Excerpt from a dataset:
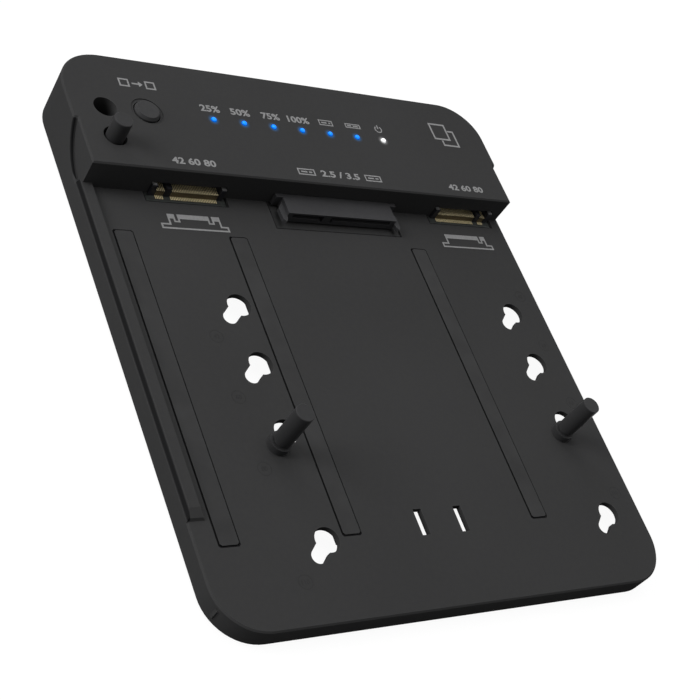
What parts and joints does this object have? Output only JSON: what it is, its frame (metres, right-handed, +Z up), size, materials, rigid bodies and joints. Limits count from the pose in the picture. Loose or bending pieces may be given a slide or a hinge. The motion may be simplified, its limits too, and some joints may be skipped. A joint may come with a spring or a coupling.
{
  "type": "drive duplicator",
  "caption": "Flat docking plate that copies one storage drive to another: module sockets and a drive receptacle on a rear housing, keyhole posts, grip strips, a key and a row of lights.",
  "frame": {"origin": "middle of the case on the surface that the feet rest on", "axes": "+X to the right, +Y to the rear housing, +Z up"},
  "size_m": [0.141, 0.1634, 0.022],
  "materials": {
    "case_plastic": "fine matt grain",
    "cover_plastic": "fine matt grain",
    "post_plastic": "satin",
    "strip_rubber": "matt",
    "foot_rubber": "matt",
    "socket_plastic": "satin",
    "contact_gold": "gold plated",
    "tinned_steel": "tinned",
    "board_laminate": "lacquered",
    "key_plastic": "satin",
    "switch_plastic": "matt",
    "light_blue": "clear",
    "light_clear": "clear",
    "chip_plastic": "matt",
    "can_aluminium": "satin",
    "screw_steel": "black zinc"
  },
  "bodies": {
    "dock": {"top_cover": "case_plastic", "lower_cover": "cover_plastic", "main_board": "board_laminate", "grip_strip_left": "strip_rubber", "grip_strip_middle": "strip_rubber", "grip_strip_right": "strip_rubber", "front_feet": "foot_rubber", "rear_feet": "foot_rubber", "module_socket_left": "socket_plastic", "module_socket_right": "socket_plastic", "module_contacts_left": "contact_gold", "module_contacts_right": "contact_gold", "socket_hold_downs": "tinned_steel", "drive_receptacle": "socket_plastic", "receptacle_blades": "contact_gold", "clone_switch": "switch_plastic", "light_guides_blue": "light_blue", "light_guide_white": "light_clear", "light_chips": "light_clear", "usb_shell": "tinned_steel", "usb_tongue": "socket_plastic", "power_jack": "socket_plastic", "power_jack_pin": "tinned_steel", "power_switch_body": "switch_plastic", "copy_controller": "chip_plastic", "bridge_controller": "chip_plastic", "flash_memory": "chip_plastic", "crystal": "tinned_steel", "power_inductors": "chip_plastic", "filter_capacitors": "can_aluminium", "case_screws": "screw_steel", "board_screws": "screw_steel"},
    "clone_key": {"clone_key": "key_plastic", "clone_plunger": "switch_plastic"},
    "post_left": {"post_left": "post_plastic"},
    "post_right": {"post_right": "post_plastic"},
    "post_spare": {"post_spare": "post_plastic"},
    "power_rocker": {"power_rocker": "key_plastic"}
  },
  "joints": [
    {"name": "clone_key_press", "type": "slide", "parent": "dock", "child": "clone_key", "axis": [0, 0, -1], "range_m": [0, 0.001], "stiffness_N_per_m": 400, "springref_m": -0.001},
    {"name": "post_left_slide", "type": "slide", "parent": "dock", "child": "post_left", "axis": [0.7071, 0.7071, 0], "range_m": [0, 0.00566]},
    {"name": "post_right_slide", "type": "slide", "parent": "dock", "child": "post_right", "axis": [0.7071, 0.7071, 0], "range_m": [0, 0.00566]},
    {"name": "post_spare_lift", "type": "slide", "parent": "dock", "child": "post_spare", "axis": [0, 0, 1], "range_m": [0, 0.012]},
    {"name": "power_rocker_tilt", "type": "hinge", "parent": "dock", "child": "power_rocker", "pos_m": [0.017, 0.07835, 0.0088], "axis": [0, 0, 1], "range_deg": [0, 14]}
  ]
}
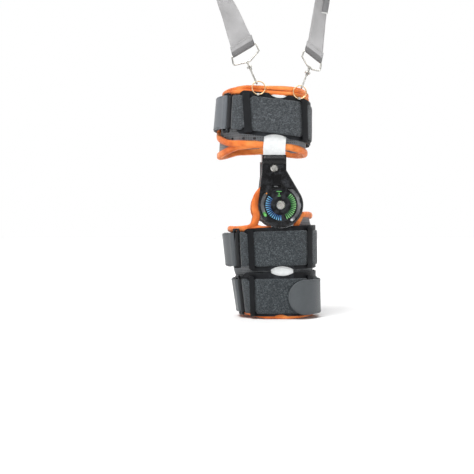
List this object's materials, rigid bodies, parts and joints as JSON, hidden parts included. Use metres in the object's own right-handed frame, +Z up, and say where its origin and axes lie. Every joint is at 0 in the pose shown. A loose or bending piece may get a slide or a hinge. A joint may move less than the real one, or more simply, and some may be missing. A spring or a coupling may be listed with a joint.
{
  "type": "knee brace",
  "caption": "Hinged range-of-motion knee brace with thigh and calf cuffs, dial hinges with slide locks, side bars and a clip-on suspension strap.",
  "frame": {"origin": "centre of the brace's footprint on the calf liner's flat bottom rim", "axes": "+X to the wearer's rear, -Y lateral, +Z up the leg"},
  "size_m": [0.2011, 0.168, 0.624],
  "materials": {
    "liner": "perforated foam-backed knit",
    "pad": "foam pad with knit cover",
    "binding": "folded elastic tape",
    "shell": "semi-gloss moulded",
    "felt": "brushed loop felt",
    "tab": "smooth laminated",
    "ring_plastic": "moulded",
    "bar": "satin, light anodised",
    "cover": "polished",
    "plate": "brushed",
    "lock": "polished",
    "stop": "polished",
    "blue_mark": "printed",
    "green_mark": "printed",
    "screw": "nickel plated",
    "bush": "plain",
    "wire": "nickel plated wire",
    "webbing": "woven webbing"
  },
  "bodies": {
    "calf": {"calf_liner": "liner", "calf_binding": "binding", "lateral_condyle_pad": "pad", "medial_condyle_pad": "pad", "lateral_upper_calf_shell": "shell", "lateral_lower_calf_shell": "shell", "lateral_calf_bar": "bar", "medial_upper_calf_shell": "shell", "medial_lower_calf_shell": "shell", "medial_calf_bar": "bar", "upper_calf_strap": "felt", "upper_calf_strap_tab": "tab", "upper_calf_strap_ring": "ring_plastic", "lower_calf_strap": "felt", "lower_calf_strap_tab": "tab", "lower_calf_strap_ring": "ring_plastic", "lower_calf_round_tab": "tab", "calf_shell_rivets": "screw", "pivot_bushes": "bush"},
    "thigh_frame": {"lateral_thigh_bar": "bar", "lateral_hinge_cover": "cover", "lateral_hinge_back_plate": "plate", "medial_thigh_bar": "bar", "medial_hinge_cover": "cover", "medial_hinge_back_plate": "plate", "dial_plates": "cover", "extension_scale_marks": "blue_mark", "flexion_scale_marks": "green_mark", "pivot_screws": "screw", "arm_screws": "screw", "hinge_nuts": "screw"},
    "thigh_cuff": {"thigh_liner": "liner", "thigh_binding": "binding", "lateral_thigh_shell": "shell", "medial_thigh_shell": "shell", "thigh_strap": "felt", "thigh_strap_tab": "tab", "thigh_strap_ring": "ring_plastic", "thigh_shell_rivets": "screw", "ring_staples": "wire"},
    "suspender": {"front_suspension_ring": "wire", "front_strap_loop": "wire", "front_snap_hook": "wire", "rear_suspension_ring": "wire", "rear_strap_loop": "wire", "rear_snap_hook": "wire", "suspension_webbing": "webbing"},
    "front_gate": {"front_hook_gate": "wire"},
    "rear_gate": {"rear_hook_gate": "wire"},
    "adjuster": {"webbing_slider": "wire"},
    "lateral_lock": {"lateral_lock_slider": "lock"},
    "medial_lock": {"medial_lock_slider": "lock"},
    "lateral_extension_stop": {"lateral_extension_stop": "stop"},
    "lateral_flexion_stop": {"lateral_flexion_stop": "stop"},
    "medial_extension_stop": {"medial_extension_stop": "stop"},
    "medial_flexion_stop": {"medial_flexion_stop": "stop"}
  },
  "joints": [
    {"name": "knee", "type": "hinge", "parent": "calf", "child": "thigh_frame", "pos_m": [0.02, 0, 0.196], "axis": [0, 1, 0], "range_deg": [0, 90]},
    {"name": "cuff_height", "type": "slide", "parent": "thigh_frame", "child": "thigh_cuff", "axis": [0.0872, 0, 0.9962], "range_m": [0, 0.02]},
    {"name": "suspender_swing", "type": "hinge", "parent": "thigh_cuff", "child": "suspender", "pos_m": [-0.0189, -0.0752, 0.386], "axis": [0.9944, 0.0449, -0.0955], "range_deg": [-5, 60]},
    {"name": "front_gate_open", "type": "hinge", "parent": "suspender", "child": "front_gate", "pos_m": [-0.03107, -0.07895, 0.42795], "axis": [0.9161, 0.0414, 0.3989], "range_deg": [0, 12], "stiffness_Nm_per_rad": 0.02, "springref_deg": -11.46},
    {"name": "rear_gate_open", "type": "hinge", "parent": "suspender", "child": "rear_gate", "pos_m": [0.06455, -0.07463, 0.41911], "axis": [0.9281, 0.0419, -0.3698], "range_deg": [0, 12], "stiffness_Nm_per_rad": 0.02, "springref_deg": -11.46},
    {"name": "adjuster_slide", "type": "slide", "parent": "suspender", "child": "adjuster", "axis": [0.2021, 0, 0.9794], "range_m": [0, 0.01]},
    {"name": "lateral_lock_slide", "type": "slide", "parent": "thigh_frame", "child": "lateral_lock", "axis": [0, 0, -1], "range_m": [0, 0.005]},
    {"name": "medial_lock_slide", "type": "slide", "parent": "thigh_frame", "child": "medial_lock", "axis": [0, 0, -1], "range_m": [0, 0.005]},
    {"name": "lateral_extension_stop_turn", "type": "hinge", "parent": "thigh_frame", "child": "lateral_extension_stop", "pos_m": [0.02, 0, 0.196], "axis": [0, 1, 0], "range_deg": [0, 66]},
    {"name": "lateral_flexion_stop_turn", "type": "hinge", "parent": "thigh_frame", "child": "lateral_flexion_stop", "pos_m": [0.02, 0, 0.196], "axis": [0, -1, 0], "range_deg": [0, 113]},
    {"name": "medial_extension_stop_turn", "type": "hinge", "parent": "thigh_frame", "child": "medial_extension_stop", "pos_m": [0.02, 0, 0.196], "axis": [0, 1, 0], "range_deg": [0, 66]},
    {"name": "medial_flexion_stop_turn", "type": "hinge", "parent": "thigh_frame", "child": "medial_flexion_stop", "pos_m": [0.02, 0, 0.196], "axis": [0, -1, 0], "range_deg": [0, 113]}
  ]
}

GOAL OF THE EXERCISE: Filter the entries down to the lines containing "rigid". Copy each of those lines.

ANSWER TO THE EXERCISE:
What parts and joints does this object have? Output only JSON: what it is, its frame (metres, right-handed, +Z up), size, materials, rigid bodies and joints. Limits count from the pose in the picture. Loose or bending pieces may be given a slide or a hinge. The motion may be simplified, its limits too, and some joints may be skipped. A joint may come with a spring or a coupling.
List this object's materials, rigid bodies, parts and joints as JSON, hidden parts included. Use metres in the object's own right-handed frame, +Z up, and say where its origin and axes lie. Every joint is at 0 in the pose shown. A loose or bending piece may get a slide or a hinge. A joint may move less than the real one, or more simply, and some may be missing. A spring or a coupling may be listed with a joint.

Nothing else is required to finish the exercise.